## Data block:
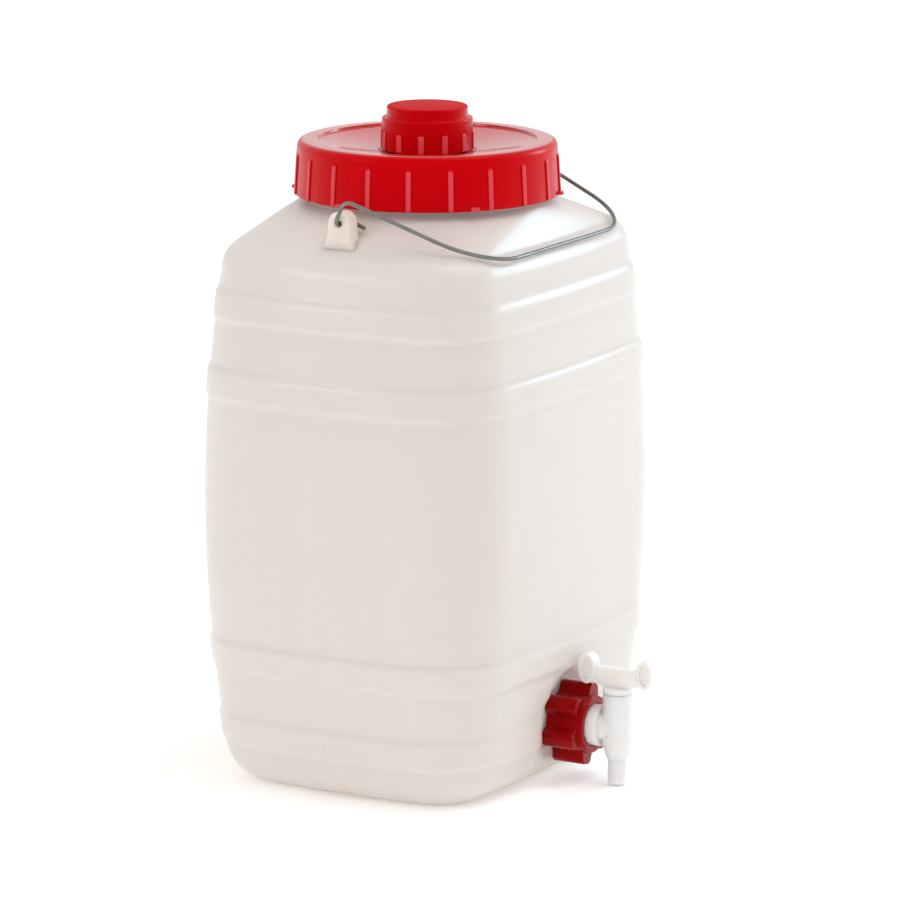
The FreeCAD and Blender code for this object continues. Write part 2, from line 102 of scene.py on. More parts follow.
def barrel_rows(inset, wall_rows):
    """Rows of (height, half x, half y, corner radius) up one skin of the wall, base first."""
    rows = []

    def plain(height, setback):
        corner = corner_radius - max(setback, inset)
        rows.append((height, belly_half_x - setback, belly_half_y - setback, corner))

    edge = base_edge - inset
    for step in range(edge_rows):
        angle = math.pi / 2 * step / edge_rows
        height = inset + edge * (1 - math.cos(angle))
        plain(height, belly_inset(height) + inset + edge * (1 - math.sin(angle)))
    for step in range(wall_rows):
        height = base_edge + (rim_height - base_edge) * step / wall_rows
        plain(height, belly_inset(height) + inset)
    bend = rim_radius - inset
    for step in range(rim_rows + 1):
        angle = rim_turn * step / rim_rows
        height = rim_height + bend * math.sin(angle)
        plain(height, belly_inset(rim_height) + inset + bend * (1 - math.cos(angle)))
    height, half_x, half_y, corner = rows[-1]
    end = neck_radius + neck_foot - inset
    top = shoulder_top - 0.5 * inset
    for step in range(1, shoulder_rows + 1):
        share = step / shoulder_rows
        rise = share + shoulder_crown * share * (1 - share)
        rows.append((height + (top - height) * rise, half_x + (end - half_x) * share,
                     half_y + (end - half_y) * share, corner + (end - corner) * share))
    return rows


def lathe_rows(outline, steps):
    """Rows of points round Z, one for each (radius, height) of a turned piece's outline."""
    angles = [2 * math.pi * k / steps for k in range(steps)]
    return [[(radius * math.cos(angle), radius * math.sin(angle), height) for angle in angles]
            for radius, height in outline]


def skin(name, rows, ends):
    """A closed mesh through rows of equal length. The end rows are joined to each other ("ring"), drawn to
    a point on the Z axis ("pole") or each filled by one face ("flat")."""
    made = bmesh.new()
    loops = [[made.verts.new(point) for point in row] for row in rows]
    pairs = list(zip(loops, loops[1:]))
    if ends == "ring":
        pairs.append((loops[-1], loops[0]))
    for lower, upper in pairs:
        for k in range(len(lower)):
            n = (k + 1) % len(lower)
            made.faces.new((lower[k], lower[n], upper[n], upper[k]))
    for loop in (loops[0], loops[-1]):
        if ends == "flat":
            made.faces.new(loop)
        elif ends == "pole":
            middle = sum((vertex.co for vertex in loop), Vector()) / len(loop)
            centre = made.verts.new((0, 0, middle.z))
            for k in range(len(loop)):
                made.faces.new((loop[k], loop[(k + 1) % len(loop)], centre))
    bmesh.ops.recalc_face_normals(made, faces=made.faces)
    mesh = bpy.data.meshes.new(name)
    made.to_mesh(mesh)
    made.free()
    return mesh


def turned(mesh, matrix):
    mesh.transform(matrix)
    return mesh


def join(name, meshes, material, edge=35):
    """One object of several meshes, smooth but for edges sharper than the given angle."""
    made = bmesh.new()
    for mesh in meshes:
        made.from_mesh(mesh)
    whole = bpy.data.meshes.new(name)
    made.to_mesh(whole)
    made.free()
    whole.materials.clear()
    whole.materials.append(material)
    for polygon in whole.polygons:
        polygon.use_smooth = True
        polygon.material_index = 0
    whole.set_sharp_from_angle(angle=math.radians(edge))
    made_object = bpy.data.objects.new(name, whole)
    bpy.context.scene.collection.objects.link(made_object)
    return made_object


class Flow:
    """A value in a material's node tree, so that a finish can be written as plain sums."""

    def __init__(self, tree, socket=None):
        self.tree = tree
        self.socket = socket

    def node(self, kind, settings=None, sockets=None, output=0):
        made = self.tree.nodes.new(kind)
        for name, value in (settings or {}).items():
            setattr(made, name, value)
        for name, value in (sockets or {}).items():
            if isinstance(value, Flow):
                self.tree.links.new(value.socket, made.inputs[name])
            else:
                made.inputs[name].default_value = value
        return Flow(self.tree, made.outputs[output])

    def maths(self, operation, first, second=None):
        sockets = {0: first} if second is None else {0: first, 1: second}
        return self.node("ShaderNodeMath", {"operation": operation}, sockets)

    def __add__(self, other):
        return self.maths("ADD", self, other)

    def __radd__(self, other):
        return self.maths("ADD", other, self)

    def __sub__(self, other):
        return self.maths("SUBTRACT", self, other)

    def __rsub__(self, other):
        return self.maths("SUBTRACT", other, self)

    def __mul__(self, other):
        return self.maths("MULTIPLY", self, other)

    def __rmul__(self, other):
        return self.maths("MULTIPLY", other, self)

    def size(self):
        return self.maths("ABSOLUTE", self)

    def root(self):
        return self.maths("SQRT", self)

    def below(self, limit, soft):
        """1 where the value is under the limit, falling to 0 over the soft width above it."""
        return self.node("ShaderNodeMapRange", {"interpolation_type": "SMOOTHSTEP", "clamp": True},
                         {"Value": self, "From Min": limit, "From Max": limit + soft,
                          "To Min": 1.0, "To Max": 0.0})

    def above(self, limit, soft):
        """0 where the value is under the limit, rising to 1 over the soft width above it."""
        return 1.0 - self.below(limit, soft)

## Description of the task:
Without leaving anything out, quote all the data.

## Written response:
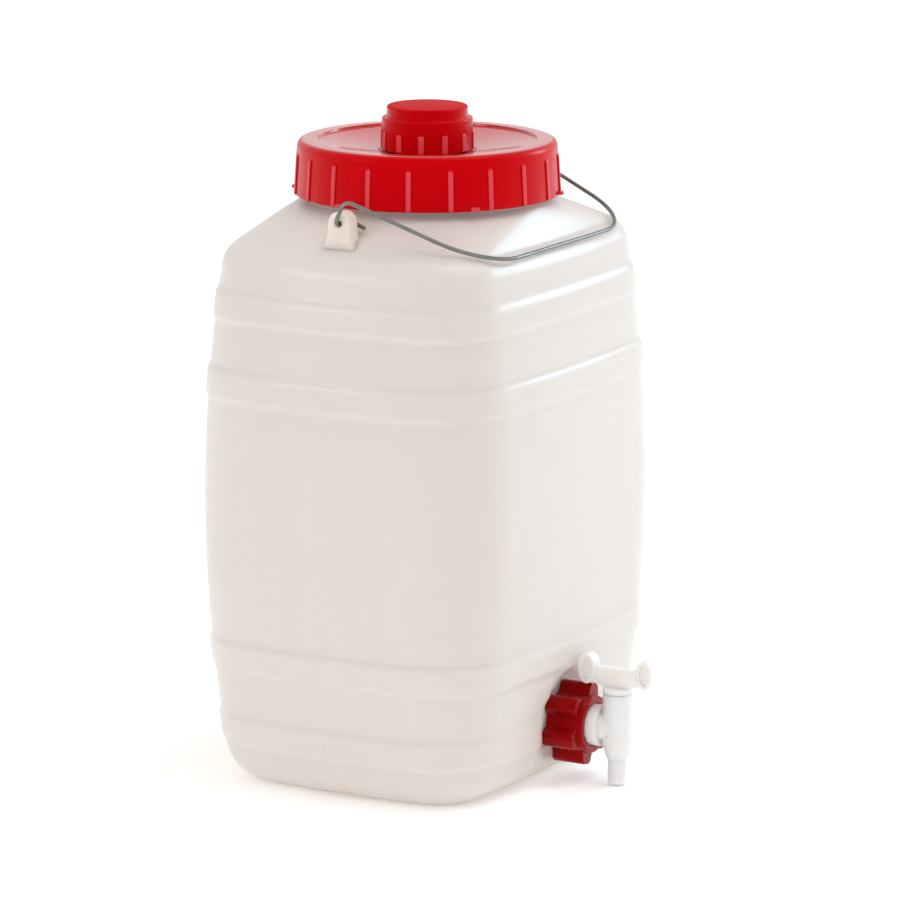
The FreeCAD and Blender code for this object continues. Write part 2, from line 102 of scene.py on. More parts follow.
def barrel_rows(inset, wall_rows):
    """Rows of (height, half x, half y, corner radius) up one skin of the wall, base first."""
    rows = []

    def plain(height, setback):
        corner = corner_radius - max(setback, inset)
        rows.append((height, belly_half_x - setback, belly_half_y - setback, corner))

    edge = base_edge - inset
    for step in range(edge_rows):
        angle = math.pi / 2 * step / edge_rows
        height = inset + edge * (1 - math.cos(angle))
        plain(height, belly_inset(height) + inset + edge * (1 - math.sin(angle)))
    for step in range(wall_rows):
        height = base_edge + (rim_height - base_edge) * step / wall_rows
        plain(height, belly_inset(height) + inset)
    bend = rim_radius - inset
    for step in range(rim_rows + 1):
        angle = rim_turn * step / rim_rows
        height = rim_height + bend * math.sin(angle)
        plain(height, belly_inset(rim_height) + inset + bend * (1 - math.cos(angle)))
    height, half_x, half_y, corner = rows[-1]
    end = neck_radius + neck_foot - inset
    top = shoulder_top - 0.5 * inset
    for step in range(1, shoulder_rows + 1):
        share = step / shoulder_rows
        rise = share + shoulder_crown * share * (1 - share)
        rows.append((height + (top - height) * rise, half_x + (end - half_x) * share,
                     half_y + (end - half_y) * share, corner + (end - corner) * share))
    return rows


def lathe_rows(outline, steps):
    """Rows of points round Z, one for each (radius, height) of a turned piece's outline."""
    angles = [2 * math.pi * k / steps for k in range(steps)]
    return [[(radius * math.cos(angle), radius * math.sin(angle), height) for angle in angles]
            for radius, height in outline]


def skin(name, rows, ends):
    """A closed mesh through rows of equal length. The end rows are joined to each other ("ring"), drawn to
    a point on the Z axis ("pole") or each filled by one face ("flat")."""
    made = bmesh.new()
    loops = [[made.verts.new(point) for point in row] for row in rows]
    pairs = list(zip(loops, loops[1:]))
    if ends == "ring":
        pairs.append((loops[-1], loops[0]))
    for lower, upper in pairs:
        for k in range(len(lower)):
            n = (k + 1) % len(lower)
            made.faces.new((lower[k], lower[n], upper[n], upper[k]))
    for loop in (loops[0], loops[-1]):
        if ends == "flat":
            made.faces.new(loop)
        elif ends == "pole":
            middle = sum((vertex.co for vertex in loop), Vector()) / len(loop)
            centre = made.verts.new((0, 0, middle.z))
            for k in range(len(loop)):
                made.faces.new((loop[k], loop[(k + 1) % len(loop)], centre))
    bmesh.ops.recalc_face_normals(made, faces=made.faces)
    mesh = bpy.data.meshes.new(name)
    made.to_mesh(mesh)
    made.free()
    return mesh


def turned(mesh, matrix):
    mesh.transform(matrix)
    return mesh


def join(name, meshes, material, edge=35):
    """One object of several meshes, smooth but for edges sharper than the given angle."""
    made = bmesh.new()
    for mesh in meshes:
        made.from_mesh(mesh)
    whole = bpy.data.meshes.new(name)
    made.to_mesh(whole)
    made.free()
    whole.materials.clear()
    whole.materials.append(material)
    for polygon in whole.polygons:
        polygon.use_smooth = True
        polygon.material_index = 0
    whole.set_sharp_from_angle(angle=math.radians(edge))
    made_object = bpy.data.objects.new(name, whole)
    bpy.context.scene.collection.objects.link(made_object)
    return made_object


class Flow:
    """A value in a material's node tree, so that a finish can be written as plain sums."""

    def __init__(self, tree, socket=None):
        self.tree = tree
        self.socket = socket

    def node(self, kind, settings=None, sockets=None, output=0):
        made = self.tree.nodes.new(kind)
        for name, value in (settings or {}).items():
            setattr(made, name, value)
        for name, value in (sockets or {}).items():
            if isinstance(value, Flow):
                self.tree.links.new(value.socket, made.inputs[name])
            else:
                made.inputs[name].default_value = value
        return Flow(self.tree, made.outputs[output])

    def maths(self, operation, first, second=None):
        sockets = {0: first} if second is None else {0: first, 1: second}
        return self.node("ShaderNodeMath", {"operation": operation}, sockets)

    def __add__(self, other):
        return self.maths("ADD", self, other)

    def __radd__(self, other):
        return self.maths("ADD", other, self)

    def __sub__(self, other):
        return self.maths("SUBTRACT", self, other)

    def __rsub__(self, other):
        return self.maths("SUBTRACT", other, self)

    def __mul__(self, other):
        return self.maths("MULTIPLY", self, other)

    def __rmul__(self, other):
        return self.maths("MULTIPLY", other, self)

    def size(self):
        return self.maths("ABSOLUTE", self)

    def root(self):
        return self.maths("SQRT", self)

    def below(self, limit, soft):
        """1 where the value is under the limit, falling to 0 over the soft width above it."""
        return self.node("ShaderNodeMapRange", {"interpolation_type": "SMOOTHSTEP", "clamp": True},
                         {"Value": self, "From Min": limit, "From Max": limit + soft,
                          "To Min": 1.0, "To Max": 0.0})

    def above(self, limit, soft):
        """0 where the value is under the limit, rising to 1 over the soft width above it."""
        return 1.0 - self.below(limit, soft)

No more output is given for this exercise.